SHORT EXERCISE> Of the lines in the listing, how many include the string "wall"? Write the number and nothing else.

DATA SUPPLIED>

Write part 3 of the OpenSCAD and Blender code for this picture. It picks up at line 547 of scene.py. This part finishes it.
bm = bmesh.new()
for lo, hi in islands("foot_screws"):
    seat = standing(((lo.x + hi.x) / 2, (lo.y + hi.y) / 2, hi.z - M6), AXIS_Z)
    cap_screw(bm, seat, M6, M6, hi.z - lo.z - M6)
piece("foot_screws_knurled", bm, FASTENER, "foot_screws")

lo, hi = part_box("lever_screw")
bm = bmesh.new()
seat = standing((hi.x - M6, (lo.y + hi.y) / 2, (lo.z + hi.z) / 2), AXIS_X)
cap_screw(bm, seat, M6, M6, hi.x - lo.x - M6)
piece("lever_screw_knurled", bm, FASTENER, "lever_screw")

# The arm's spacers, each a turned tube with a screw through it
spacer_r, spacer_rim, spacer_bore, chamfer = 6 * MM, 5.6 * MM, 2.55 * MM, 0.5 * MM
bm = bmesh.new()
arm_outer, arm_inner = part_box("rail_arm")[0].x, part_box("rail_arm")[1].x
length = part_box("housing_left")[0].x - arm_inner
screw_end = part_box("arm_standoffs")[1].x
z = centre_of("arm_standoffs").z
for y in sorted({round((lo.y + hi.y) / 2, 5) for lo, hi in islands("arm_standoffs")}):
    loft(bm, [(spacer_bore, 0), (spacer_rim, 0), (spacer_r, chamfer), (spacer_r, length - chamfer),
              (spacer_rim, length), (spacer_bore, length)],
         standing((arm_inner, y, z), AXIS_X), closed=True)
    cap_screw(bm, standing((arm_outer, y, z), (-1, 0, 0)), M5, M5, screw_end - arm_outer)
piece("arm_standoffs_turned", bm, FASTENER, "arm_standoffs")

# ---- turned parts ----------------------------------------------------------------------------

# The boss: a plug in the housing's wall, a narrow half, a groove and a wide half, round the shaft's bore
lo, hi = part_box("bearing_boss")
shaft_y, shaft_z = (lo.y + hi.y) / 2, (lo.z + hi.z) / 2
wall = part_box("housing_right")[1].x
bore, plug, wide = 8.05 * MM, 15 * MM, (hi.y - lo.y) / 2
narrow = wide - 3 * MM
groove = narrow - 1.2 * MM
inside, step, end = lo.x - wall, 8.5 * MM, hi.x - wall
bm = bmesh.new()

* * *

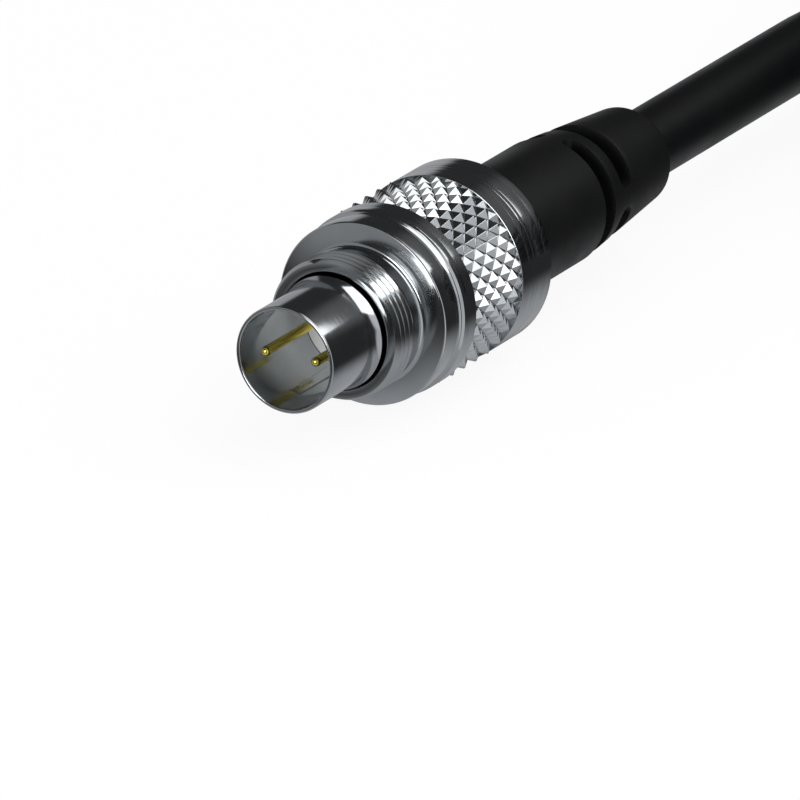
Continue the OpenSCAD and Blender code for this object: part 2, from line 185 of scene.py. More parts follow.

RESULT OF THE EXERCISE> 3